Fig. 6 shows a nip open situation in connection with the intermediate roll 11 of the left-hand roll stack Ia of Fig. 1. In the slide bearing system 16 in accordance with the invention, similar components are used as hydrostatic pressure components in both upward and downward loading directions. The lower check valve 30 of the slide bearing system 16 is in a strike position, i.e. pushed out. Consequently, the nip N2 below the intermediate roll 11 is open. The top roll 10 of the left-hand roll stack has also been raised up using the hydrostatic pressure component below the shaft so that the nip Nl above the intermediate roll 11 is open. In that connection, the check valve 30 of the stroke side carries the mass of the roll 11. On the side of the upper bearing component 40 of the slide bearing system 16, i.e. on the opposite side of the lower component, there is a constant pressure P2 that secures lubrication flow. The constant pressure P2 is, for example, about 1 MPa. The

operation of the upper check valve 40 starts when the roll 11 has risen a little, for example, 0.1 mm - 1 mm, which is above the range of operation of the lower check valve 30. In other words, the operation of the upper check valve starts only after the operation range of the lower check valve has ended and the lower check valve has closed, so that only a controlled constant pressure remains for the lower bearing arrangement. In that case, a situation cannot arise in which the bearing system of the roll is controlled by the check valve in both directions. In Fig. 6, the roll 11 rests on the lower check valve 30, which adjusts a suitable supporting pressure. If the intermediate roll 11 moves upwards or downwards when both valves 30, 40 are pressurized and the hydrostatic pressure components on both sides of the shaft operate ideally, the check valves limit the movement to a distance by which the check valve is adjusted to its full position, for example, to 0.05 millimetres. The operation range of the check valves of the slide bearing system can be controlled by controlling the length of the mechanical backing member 28 of the upper and lower bearing element 30; 40, which backing member is described in connection with Figs. 4 and 5.
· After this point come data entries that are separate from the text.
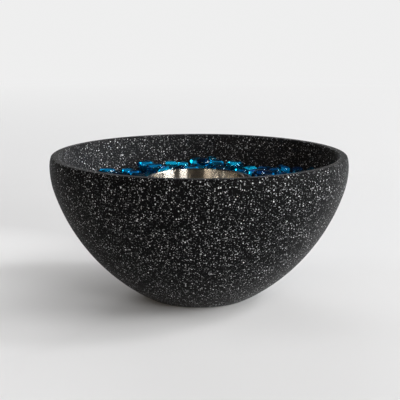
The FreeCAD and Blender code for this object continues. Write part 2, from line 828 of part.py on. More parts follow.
class GlassBed:
    """The pebbles laid so far, and the hollow that they lie in."""

    def __init__(self, seed):
        self.dice = random.Random(seed)
        self.cone = collar_cone()
        self.keep_off = size("socket_radius").number + size("collar_crown_round").number
        self.reach = size("glass_length").number + size("glass_length_spread").number
        self.pebbles = []

    def rest(self, rings, turn, pose, ceiling):
        """The pebble at a place and tilt, and the height at which it first touches something."""
        x, y, tilt_x, tilt_y = pose
        pebble = Posed(tilted(rings, turn, tilt_x, tilt_y)).moved(x, y, 0)
        level = tray_floor.number - min(corner[2] for corner in pebble.corners)
        for corner_x, corner_y, corner_z in pebble.corners:
            radius = math.hypot(corner_x, corner_y)
            if radius < self.keep_off:
                return OUT_OF_REACH, pebble
            level = max(level, wall_level(radius + WALL_ROOM) - corner_z)
        if math.hypot(x, y) < size("collar_foot_radius").number + self.reach:
            level = max(level, lift_over(pebble, self.cone))
        for other_x, other_y, other in self.pebbles:
            if level >= ceiling:
                break
            if math.hypot(other_x - x, other_y - y) < self.reach:
                level = max(level, lift_over(pebble, other))
        return level + size("glass_rest_gap").number, pebble

    def lay(self, radius, angle):
        x = radius * math.cos(angle)
        y = radius * math.sin(angle)
        rings = pebble_rings(self.dice)
        turn = self.dice.uniform(0, 360)
        pose = (x, y, 0.0, 0.0)
        level, pebble = self.rest(rings, turn, pose, OUT_OF_REACH)
        for stride in STRIDES:
            still_sinking = True
            while still_sinking:
                still_sinking = False
                for move in SMALL_MOVES:
                    trial = tuple(value + stride * step for value, step in zip(pose, move))
                    strayed = math.hypot(trial[0] - x, trial[1] - y) > FURTHEST_SLIDE
                    if strayed or max(abs(trial[2]), abs(trial[3])) > STEEPEST_TILT:
                        continue
                    trial_level, trial_pebble = self.rest(rings, turn, trial, level)
                    if trial_level < level - LEAST_DROP:
                        pose, level, pebble = trial, trial_level, trial_pebble
                        still_sinking = True
        laid = pebble.moved(0, 0, level)
        if max(corner[2] for corner in laid.corners) < heap_level(angle):
            self.pebbles.append((pose[0], pose[1], laid))

    def pour(self, rows):
        """Lays rows of (radius, count) round the cup, each pebble a little off its even place. One that
        would stand too high is left out."""
        for radius, count in rows:
            start = self.dice.uniform(0, 2 * math.pi)
            for number in range(count):
                wander = self.dice.uniform(-TURN_WANDER, TURN_WANDER)
                angle = start + 2 * math.pi * number / count + wander
                self.lay(radius + self.dice.uniform(-ROW_WANDER, ROW_WANDER), angle)


def pebble_solid(pebble):
    faces = []
    for loop in ring_faces(pebble.rings):
        points = [FreeCAD.Vector(*corner) for corner in loop]
        faces.append(Part.Face(Part.makePolygon(points + points[:1])))
    return Part.Solid(Part.Shell(faces))


def make_fire_glass():
    """The bed of glass, kept as one group of pebbles for each sector round the cup."""
    bed = GlassBed(GLASS_SEED)
    bed.pour(GLASS_ROWS)
    sector_count = int(size("glass_sector_count").number)
    sectors = [[] for sector in range(sector_count)]
    for x, y, pebble in bed.pebbles:
        share = (math.atan2(y, x) % (2 * math.pi)) / (2 * math.pi)
        sectors[int(share * sector_count)].append(pebble_solid(pebble))
    nodes = []
    for number, solids in enumerate(sectors, start=1):
        node = doc.addObject("Part::Feature", f"fire_glass_{number:02d}")
        node.Label = f"fire_glass_{number:02d}"
        node.Shape = Part.makeCompound(solids)
        node.Placement = FreeCAD.Placement()
        nodes.append(node)
    print("pebbles", len(bed.pebbles))
    return nodes


parts = [make_bowl(), make_tray(), make_bedding(), make_cup(), make_wick(), make_screen_ring(),
         make_mesh_screen()]
pad_count = int(size("pad_count").number)
for number in range(pad_count):
    parts.append(make_foot_pad(number + 1, 360.0 / pad_count * number))
parts.extend(make_fire_glass())

doc.recompute()
for item in doc.Objects:
    if "Invalid" in item.State or "Error" in item.State:
        raise ValueError(f"{item.Name} did not compute")
    if item.isDerivedFrom("Sketcher::SketchObject") and not item.FullyConstrained:
        print("free sketch:", item.Name)
os.makedirs("parts", exist_ok=True)
for part in parts:
    if part.Shape.isNull() or not part.Shape.isValid():
        raise ValueError(f"{part.Label} has no valid shape")
    part.Shape.exportStep(f"parts/{part.Label}.step")
    box = part.Shape.BoundBox
    print(f"{part.Label}: {part.Shape.Volume / 1000:.1f} cm3, z {box.ZMin:.2f} to {box.ZMax:.2f}")
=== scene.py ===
import math
import random

import bmesh
import bpy
from mathutils import Matrix, Vector, noise


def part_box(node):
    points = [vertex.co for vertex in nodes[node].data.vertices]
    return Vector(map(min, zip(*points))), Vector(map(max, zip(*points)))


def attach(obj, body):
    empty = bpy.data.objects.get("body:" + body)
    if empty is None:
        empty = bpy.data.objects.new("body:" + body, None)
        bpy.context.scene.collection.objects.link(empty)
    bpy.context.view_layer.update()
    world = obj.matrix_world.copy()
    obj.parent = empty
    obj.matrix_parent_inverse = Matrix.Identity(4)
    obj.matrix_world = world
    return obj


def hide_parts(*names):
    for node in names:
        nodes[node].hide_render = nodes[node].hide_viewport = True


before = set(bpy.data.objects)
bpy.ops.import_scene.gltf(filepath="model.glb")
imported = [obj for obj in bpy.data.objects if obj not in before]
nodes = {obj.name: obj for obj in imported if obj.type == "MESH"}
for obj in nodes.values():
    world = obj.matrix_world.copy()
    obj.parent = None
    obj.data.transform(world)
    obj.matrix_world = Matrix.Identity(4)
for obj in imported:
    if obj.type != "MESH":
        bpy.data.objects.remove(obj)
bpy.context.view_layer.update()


# Bowl
# The bowl is one thick casting of fine cement with crushed white and grey stone in it. It is ground and
# sealed matte, so that every surface shows the cut flecks in a near-black ground.

GROUND_COLOUR = (0.0018, 0.0018, 0.0020, 1.0)
CLOUD_COLOUR = (0.0033, 0.0033, 0.0036, 1.0)
CLOUD_SCALE = 26.0
CLOUD_DETAIL = 4.0
# The inner wall's lighter colour, which is painted sheen and painted light, how much of it shows where the
# clouds are darkest, and how squarely a surface looks at the axis, as a cosine, where this colour starts
# and where it is full
INSIDE_PAINTED_SHEEN_COLOUR = (0.0125, 0.0126, 0.0136, 1.0)
INSIDE_PAINTED_SHEEN_LEAST = 0.2
INSIDE_PAINTED_SHEEN_FACING = (-0.1, 0.5)
STONE_ROUGHNESS = 0.50
STONE_GLOSS = 0.02
STONE_SHEEN = 0.035
STONE_SHEEN_ROUGHNESS = 0.4
GRAIN_SCALE = 1100.0
GRAIN_DETAIL = 3.0
GRAIN_DEPTH = 0.00012
GRAIN_STRENGTH = 0.6
FLECK_COLOUR = (0.90, 0.91, 0.93, 1.0)
FLECK_HEIGHT = 0.25
FLECK_WOBBLE = 0.0005
FLECK_WOBBLE_SCALE = 1100.0
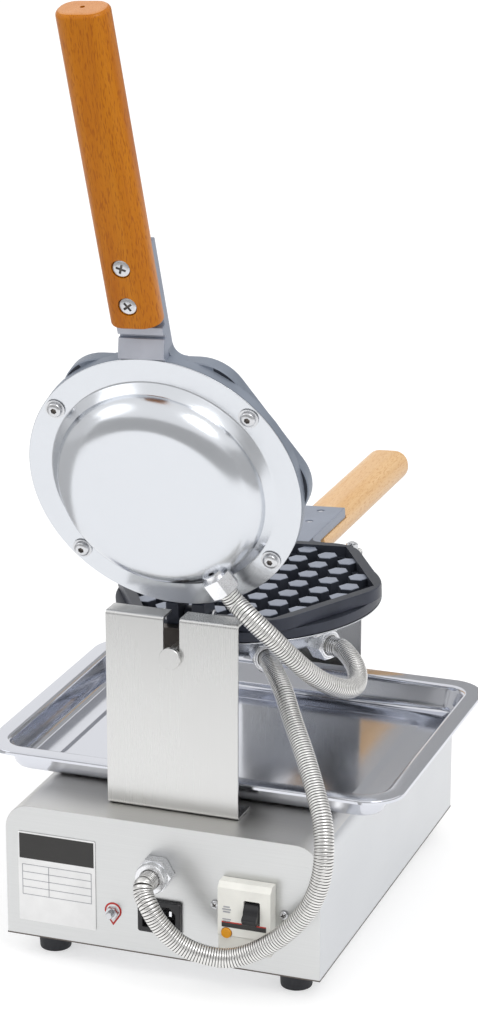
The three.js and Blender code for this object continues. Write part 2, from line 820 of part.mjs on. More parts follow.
function buildFrontPanel(group) {
  buildControl(group, 'thermostat', knobX, blackPlastic());
  buildControl(group, 'timer', -knobX, blackPlastic());
  const head = -casingBack - clearance;
  const lamps = [['lamp_green', -lampX, 0x2fae4a], ['lamp_amber', lampX, 0xf0a020]];
  for (const [name, x, color] of lamps) {
    addPiece(group, name, material(color, 0.2, 0), join(
      rodY(lampLensRadius, head - lampProud, head, x, lampZ),
      rodY(lampRadius, head - lampProud / 2, head + lampDepth, x, lampZ, smallSides),
    ));
  }
}

function buildTerminalBlock(group) {
  const bottom = casingBottom + casingSheet + clearance;
  const pitch = terminalWidth / terminalWays;
  const slots = [];
  for (let way = 0; way < terminalWays; way += 1) {
    const x = (way + 1 / 2) * pitch - terminalWidth / 2;
    slots.push(block(x - terminalSlotWidth / 2, x + terminalSlotWidth / 2,
      terminalY - terminalDepth / 2 - overrun, terminalY + terminalDepth / 2 + overrun,
      bottom + terminalHeight - terminalSlotDepth, bottom + terminalHeight + overrun));
  }
  addPiece(group, 'terminal_block', material(0xe9e4d2, 0.6, 0), cut(
    block(-terminalWidth / 2, terminalWidth / 2, terminalY - terminalDepth / 2, terminalY + terminalDepth / 2,
      bottom, bottom + terminalHeight),
    ...slots,
  ));
}

// Iron frame: origin on the parting plane at the plate's centre, z away from the other iron, +y to the hinge
function ironOutline() {
  const halfArc = halfTurn / hexSides - Math.acos(hexInradius / lobeRadius);
  const shape = new THREE.Shape();
  for (let corner = 0; corner < hexSides; corner += 1) {
    const angle = corner * fullTurn / hexSides;
    shape.absarc(0, 0, lobeRadius, angle - halfArc, angle + halfArc);
  }
  return shape;
}

function postPlaces(shares, whole) {
  const places = [];
  const last = shares.length - 1;
  for (let column = -last; column <= last; column += 1) {
    const share = shares[Math.abs(column)];
    const first = Math.abs(column) % 2 === 0 ? 0 : 0.5;
    if (whole) {
      for (let row = first; row <= share; row += 1) {
        places.push([column, row]);
        if (row > 0) {
          places.push([column, -row]);
        }
      }
    } else if (share > 0) {
      places.push([column, share], [column, -share]);
    }
  }
  return places;
}

function posts() {
  const places = [...postPlaces(columnPostShares, true), ...postPlaces(wallPostShares, false)];
  return places.map(([column, row]) => prismZ(
    hexagon(postRadius, column * postColumn, row * postPitch), postTop, cavityDepth + clearance));
}

function neck() {
  const rootY = -hexInradius + overrun;
  const grooveFloor = neckThickness - neckGrooveDepth;
  return prismX(outline([
    [rootY, matingGap],
    [rootY, ironThickness],
    [-discRadius - clearance, ironThickness],
    [-discRadius - clearance, neckTop],
    [-neckShoulder, neckShoulderThickness],
    [-neckGrooveStart + neckGroove, neckThickness],
    [-neckGrooveStart + neckGroove, grooveFloor],
    [-neckGrooveStart, grooveFloor],
    [-neckGrooveStart, neckThickness],
    [-neckStart, neckThickness],
    [-neckStart, tongueThickness],
    [-tongueTip, tongueThickness],
    [-tongueTip, matingGap],
  ]), -neckWidth / 2, neckWidth / 2);
}

function coverScrewPlaces() {
  const angle = radians(coverScrewAngle);
  const x = coverScrewCircle * Math.cos(angle);
  const y = coverScrewCircle * Math.sin(angle);
  return [[x, y], [-x, y], [-x, -y], [x, -y]];
}

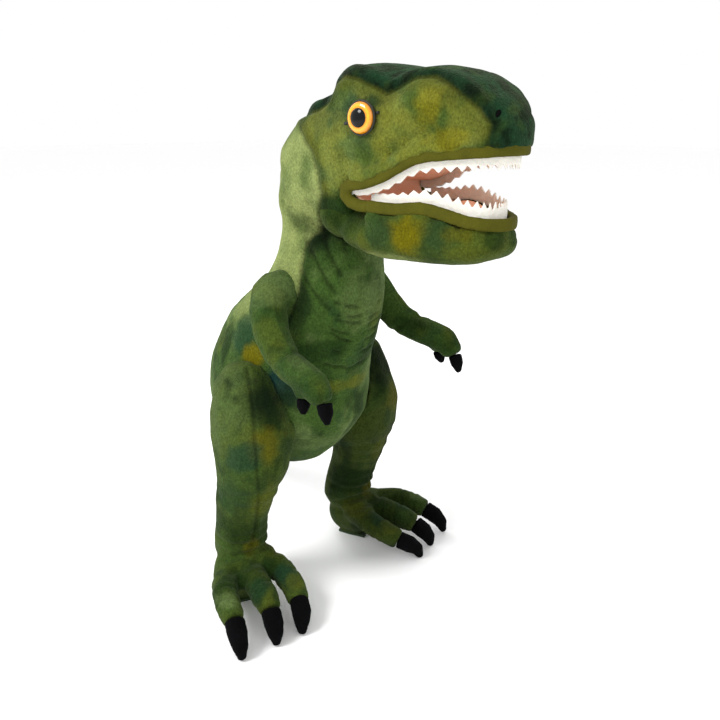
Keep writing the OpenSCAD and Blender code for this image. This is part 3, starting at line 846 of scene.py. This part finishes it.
def make_arm(name, side):
    nodes = ("arm_skin_" + name, "arm_stuffing_" + name)
    shoulder = SHOULDER[name]
    bm = copied(*nodes)
    add_ball(bm, off(shoulder, -10, 0, 0, side), (19, 19, 19))
    arm = fused("arm_plush_" + name, bm, 2.3, 5)
    inflate(arm, points(arm)[:, 0] * side < shoulder.x * side, 2, 1.5)
    subdivided(arm)
    seam = ((14, -16, 6), (20, -28, -10), (24, -46, -25), (28, -62, -34), (32, -80, -44))
    ridge = laid(arm, [off(shoulder, *place, side) for place in seam])
    crease(arm, distance_to_line(points(arm), ridge), 1.4, -0.9, 0)
    elbow = off(shoulder, 16, -42, -42, side)
    ring_crease(arm, elbow, (0, -0.6, -0.8), 20, 2.4, 0.9)
    pile(arm, 13 + side)
    spots = (
        ((10, -8, 8), (20, 20, 18), "sage", 0.65),
        ((26, -24, -26), (12, 18, 16), "olive", 0.35),
        ((10, -46, -44), (12, 18, 12), "deep", 0.7),
        ((26, -76, -62), (20, 24, 12), "deep", 0.5),
        ((34, -70, -38), (10, 26, 8), "sage", 0.4),
    )
    smudges = [(off(shoulder, *place, side), *rest) for place, *rest in spots]
    dye_and_shade(arm, "leaf", "olive", "deep", 41 + side, smudges, even=0.25, depth=0.85)
    finish_skin(arm, plush_material("plush_arm_" + name), nodes)
    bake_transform(arm)


# Offsets in millimetres from the neck's pivot: the leg's front seam from hip to ankle, and each
# toe's knuckle with the direction that the toe points
LEG_SEAM = ((77, 18, -152), (84, 7, -163), (88, -1, -182), (92, -7, -207), (92, -8, -235),
            (86, 0, -268), (81, 12, -301), (84, 10, -326))
TOES = (((124, -10), (0.5, -0.85)), ((94, -12), (0.2, -0.97)), ((62, -14), (0, -1)))
KNUCKLE_Z = -352


def make_leg(name, side):
    nodes = ("leg_skin_" + name, "leg_stuffing_" + name)
    leg = fused("leg_plush_" + name, copied(*nodes, "sole_" + name), 2.7, 3)
    inflate(leg, points(leg)[:, 2] < 8 * MM, 2, 2)
    settle(leg)
    subdivided(leg)
    rings = (
        ((-8, -20, 52), (0, 0.35, 1), 32, 2.2, 1.7),
        ((-8, -16, 62), (0, -0.1, 1), 32, 2.4, 1.2),
        ((-8, -26, 44), (0, 0.55, 1), 30, 2.0, 1.2),
        ((-8, -20, 72), (0, 0.2, 1), 32, 2.2, 0.6),
        ((6, -42, 120), (0, 0.15, 1), 44, 3.2, 0.7),
        ((6, -42, 104), (0, -0.2, 1), 44, 3.0, 0.5),
    )
    # The far thigh is fuller and the near knee slimmer than their mirrored CAD legs
    if side > 0:
        bulge(leg, off(NECK, 96, -34, -226, side), (26, 26, 32), 4)
    else:
        bulge(leg, off(NECK, 46, 10, -262, side), (20, 26, 26), -3)
    front = laid(leg, [off(NECK, *place, side) for place in LEG_SEAM])
    crease(leg, distance_to_line(points(leg), front), 1.5, 1.0)
    for place, axis, reach, width, depth in rings:
        ring_crease(leg, off(FOOT[name], *place, side), axis, reach, width, depth)
    for (x, y), (dx, dy) in TOES:
        for reach in (0, -14):
            knuckle = off(NECK, x + dx * reach, y + dy * reach, KNUCKLE_Z, side)
            ring_crease(leg, knuckle, (dx * side, dy, 0), 13, 1.6, 0.7)
    push(leg, 0.7 * noise_field(points(leg), 24, 51 + side, 2))
    pile(leg, 19 + side)
    # Painted shade darkens the cloth along the leg's front seam
    seams = distance_to_line(points(leg), front)
    spots = (
        ((100, 34, -180), (30, 52, 50), "sage", 0.4),
        ((75, 6, -182), (22, 26, 24), "night", 0.9),
        ((84, -13, -214), (15, 18, 19), "mustard", 0.55),
        ((98, 0, -224), (18, 19, 16), "teal", 0.75),
        ((82, -4, -250), (16, 16, 16), "deep", 0.45),
        ((78, -4, -276), (18, 19, 25), "olive", 0.6),
        ((102, 14, -267), (14, 24, 20), "pine", 0.5),
        ((70, 26, -312), (36, 36, 22), "deep", 0.75),
        ((81, 18, -326), (10, 11, 11), "mustard", 0.4),
        ((58, 14, -342), (15, 18, 10), "olive", 0.6),
        ((92, 0, -348), (44, 26, 18), "deep", 0.6),
        ((133, -9, -342), (12, 13, 12), "sage", 0.75),
        ((104, -14, -342), (14, 13, 12), "pine", 0.75),
        ((70, -16, -344), (15, 15, 12), "teal", 0.75),
        ((66, -26, -350), (9, 9, 9), "olive", 0.5),
    )
    smudges = [(off(NECK, *place, side), *rest) for place, *rest in spots]
    # Painted shade: the far (left) leg, turned away from the light, is dyed deeper than the near one
    depth = 0.85 if side < 0 else 0.55
    dye_and_shade(leg, "moss", "leaf", "deep", 61 + 3 * side, smudges, seams=seams, even=0.15, depth=depth)
    finish_skin(leg, plush_material("plush_leg_" + name), nodes)
    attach(leg, "torso")


def settle(leg):
    """Lets the foot's skin sink round the edge of its sole."""
    co = points(leg)
    co[:, 2] -= 3 * MM * (1 - smooth_step(co[:, 2] / MM, 4, 20))
    co[:, 2] = np.maximum(co[:, 2], 0.7 * MM)
    set_points(leg, co)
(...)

Fig. 7 shows the position of the intermediate roll of Fig. 1 in a situation where the roll under the depicted roll has been raised by means of its vertical bearing below the shaft into contact with the depicted roll. When the movement of said roll under the depicted roll continues, the depicted roll closes the nip gap above it and reaches the situation of Fig. 8.

Fig. 8 shows the position of the intermediate roll 11 of Fig. 1 in a situation where the upper nip Nl and the lower nip N2 are closed, for example, in a matte operation situation. In that case, the lower hydrostatic actuating member, i.e. the lower check valve 30, is in a stroke position. The upper hydrostatic actuating member 40 loads the shaft downward only with a pressure Pl required by lubrication flow. The constant pressure P2 of the lower hydrostatic actuating member now carries the mass of the roll 11 and the load caused by lubrication above the shaft less the load required for the matte operation. The lower check

valve 30 is also supplied with the necessary constant pressure to ensure lubrication flow.

The nips of the right-hand roll stack in Fig. 1 can be controlled in at least two different ways. To reduce the rolls' tendency to wander, it is advantageous to mount the upper thermo roll fixedly. In that case, the upper deflection compensated roll 10' is raised out of contact with the upper thermo roll and again lowered into contact with this, as needed. The centre roll 13 (typically a polymer roll), the lower thermo roll 14 and the bottom roll 15' are separated from the upper thermo roll by lowering the rolls on support of the bottom roll 15' until they stop to their own limiters in succession, beginning from above, and leave a nip gap of, for example, about 10 mm above them. In a corresponding manner, when it is desirable to close the rolls from the bottom roll 15' to the centre roll 13, the bottom roll is started to be raised by driving its lower hydrostatic actuating member to its pushed-out position, so that the bottom roll lifts the lower thermo roll against the polymer roll and the thus formed group of three rolls further against the upper thermo roll when the movement is continued. As a second alternative, the upper thermo roll can be released allowing it to move down out of contact with the top roll when the bottom roll and the rolls resting on it are started to be lowered such that the nips open one by one from above downward. Similarly, the nips can be closed and loaded by driving the bottom roll from below upward up to the topmost nip N3. The invention also allows the roll nips to be opened, for example, from below upward or in a direction away from the middle. The nips can be closed in the same order as or in a different order from that in which they were opened. Some of the nips can also be left open or unloaded, for example, for matte operation. In all movements, the nip loads must be monitored so that none of the nips is overloaded considering the properties of the rolls and the fibrous web. This can be accomplished simply by monitoring and, when needed, limiting the constant pressures Pl and P2.

Above, the invention has been described by way of example with reference to the figures in the accompanying drawings. However, the invention is not limited exclusively to the disclosure in the description and in the figures, but the different embodiments of the invention may vary within the inventive idea defined in the appended claims.